Tomorrow we start out, tomorrow we begin a long trip to a new start, but we still look backward.  Muskoka is where we married, each found our career path and became part of a community as a couple.

September 4th, 2012 Extra-Ordinary:  The selfless well wishes from family and friends who sadly know this is the right thing.

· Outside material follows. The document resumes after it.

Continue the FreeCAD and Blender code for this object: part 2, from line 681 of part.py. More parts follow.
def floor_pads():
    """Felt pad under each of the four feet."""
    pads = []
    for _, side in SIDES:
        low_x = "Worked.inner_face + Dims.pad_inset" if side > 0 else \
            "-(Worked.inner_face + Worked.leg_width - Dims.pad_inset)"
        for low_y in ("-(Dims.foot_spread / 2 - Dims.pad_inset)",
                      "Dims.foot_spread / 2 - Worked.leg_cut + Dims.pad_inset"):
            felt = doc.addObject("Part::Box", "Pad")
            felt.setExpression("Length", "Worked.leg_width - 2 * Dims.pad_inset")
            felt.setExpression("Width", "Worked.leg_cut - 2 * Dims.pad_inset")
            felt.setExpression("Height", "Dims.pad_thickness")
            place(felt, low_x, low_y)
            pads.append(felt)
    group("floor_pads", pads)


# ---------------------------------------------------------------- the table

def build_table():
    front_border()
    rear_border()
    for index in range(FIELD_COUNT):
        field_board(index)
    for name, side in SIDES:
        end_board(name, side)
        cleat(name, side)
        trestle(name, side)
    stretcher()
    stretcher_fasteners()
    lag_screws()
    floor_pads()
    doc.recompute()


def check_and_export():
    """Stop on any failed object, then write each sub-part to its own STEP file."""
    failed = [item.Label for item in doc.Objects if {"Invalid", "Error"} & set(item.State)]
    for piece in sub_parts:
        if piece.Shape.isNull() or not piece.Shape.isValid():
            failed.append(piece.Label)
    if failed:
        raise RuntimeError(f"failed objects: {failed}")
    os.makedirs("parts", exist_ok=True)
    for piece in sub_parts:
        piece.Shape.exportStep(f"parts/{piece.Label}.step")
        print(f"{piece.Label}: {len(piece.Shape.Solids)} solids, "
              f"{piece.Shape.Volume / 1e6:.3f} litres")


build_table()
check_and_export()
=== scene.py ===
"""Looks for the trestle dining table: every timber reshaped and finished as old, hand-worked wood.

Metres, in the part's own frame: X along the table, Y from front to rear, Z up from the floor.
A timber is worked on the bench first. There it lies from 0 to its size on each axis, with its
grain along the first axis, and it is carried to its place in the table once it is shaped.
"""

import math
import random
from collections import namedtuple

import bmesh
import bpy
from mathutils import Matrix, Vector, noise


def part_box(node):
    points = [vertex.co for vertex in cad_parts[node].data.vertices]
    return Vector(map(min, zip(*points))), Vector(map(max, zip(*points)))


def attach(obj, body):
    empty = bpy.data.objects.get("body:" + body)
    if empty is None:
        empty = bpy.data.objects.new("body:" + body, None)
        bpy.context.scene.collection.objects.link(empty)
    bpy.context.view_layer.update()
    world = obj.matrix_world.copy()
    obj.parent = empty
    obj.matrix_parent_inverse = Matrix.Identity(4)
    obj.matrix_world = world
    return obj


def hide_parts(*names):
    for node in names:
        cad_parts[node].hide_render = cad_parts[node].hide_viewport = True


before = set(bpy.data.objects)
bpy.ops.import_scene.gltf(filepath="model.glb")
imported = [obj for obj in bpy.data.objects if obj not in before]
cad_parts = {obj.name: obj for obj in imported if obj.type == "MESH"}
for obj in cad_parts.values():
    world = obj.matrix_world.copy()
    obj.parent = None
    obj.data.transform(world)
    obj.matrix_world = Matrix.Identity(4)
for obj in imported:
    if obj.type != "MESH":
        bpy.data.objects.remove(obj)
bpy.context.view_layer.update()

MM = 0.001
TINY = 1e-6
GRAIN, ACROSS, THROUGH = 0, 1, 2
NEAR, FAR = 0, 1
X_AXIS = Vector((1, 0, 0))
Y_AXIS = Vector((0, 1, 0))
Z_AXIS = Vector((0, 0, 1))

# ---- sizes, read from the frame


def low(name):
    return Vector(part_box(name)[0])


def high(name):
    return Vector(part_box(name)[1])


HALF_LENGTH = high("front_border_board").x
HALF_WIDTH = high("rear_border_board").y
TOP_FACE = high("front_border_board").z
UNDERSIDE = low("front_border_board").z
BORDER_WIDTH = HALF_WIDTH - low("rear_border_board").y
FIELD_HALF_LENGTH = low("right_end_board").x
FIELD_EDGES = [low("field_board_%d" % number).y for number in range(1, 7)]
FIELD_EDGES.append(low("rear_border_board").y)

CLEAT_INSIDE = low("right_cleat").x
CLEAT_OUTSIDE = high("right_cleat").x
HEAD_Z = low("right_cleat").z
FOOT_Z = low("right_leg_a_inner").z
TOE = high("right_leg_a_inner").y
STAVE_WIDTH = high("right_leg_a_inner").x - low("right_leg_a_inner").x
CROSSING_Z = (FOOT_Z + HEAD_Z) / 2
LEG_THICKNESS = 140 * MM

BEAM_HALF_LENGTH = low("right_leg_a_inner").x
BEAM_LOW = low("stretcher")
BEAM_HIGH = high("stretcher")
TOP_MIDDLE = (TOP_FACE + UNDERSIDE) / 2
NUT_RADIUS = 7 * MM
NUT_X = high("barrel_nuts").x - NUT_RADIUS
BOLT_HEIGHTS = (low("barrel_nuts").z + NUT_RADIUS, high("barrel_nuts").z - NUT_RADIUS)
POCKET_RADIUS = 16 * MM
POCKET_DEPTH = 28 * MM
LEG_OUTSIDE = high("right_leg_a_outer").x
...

The Daily EO: September 3rd, 2012

Things I am afraid of:

  1. Getting all the non-work things – both tasks and pleasure – done while working full time.
  2. That I am not as good as I was before when working as a materials manager
  3. That I wasn’t as good as I thought I when working as a materials manager
  4. Making new friends
  5. Spiders
  6. Emile resenting me for separating him from his family and his home for 40 years
  7. That Vancouver vacation spot will not be as good as Vancouver living spot
  8. That rain will make me sad
  9. I’ll drift apart from my friends
  10. Enclosed spaces that I could accidentally be trapped in
  11. The increased risk of earthquakes on the west coast
  12. Saying goodbye to everyone and not being able to say what I want to say
  13. A Fresh Start

 

Things I look forward to:

  1. Both of us working in our chosen careers at the same time
  2. Buying material goods – while recognizing I don’t need material goods for happiness
  3. Spending more time with my grandparents and family.
  4. Travelling to Vancouver Island, Gulf Islands, Whistler, Okanogan, Kootenays, Sunshine Coast, Washington and other close by destinations
  5. Not shoveling snow
  6. Tax Season
  7. Getting a pedicure and my eyebrows threaded
  8. Buying trendy rain gear
  9. Ability to visit my mom and brother for a weekend
  10. The varied options in a large urban centre
  11. A Fresh Start

 

Things I hope for:

  1. Emile flourishing in his new home town despite the separation from his family
  2. Emile’s law firm recognizing the talent he has
  3. Building a future at my new company
  4. Continuing Fit April through
  5. Positive resolution to the economic crisis in Europe
  6. A visit from Emile’s family next summer
  7. A Fresh Start

 

September 3rd, 2012 Extra-Ordinary:   Worries that haunt you in the night don’t seem as bad in a list in the light of day.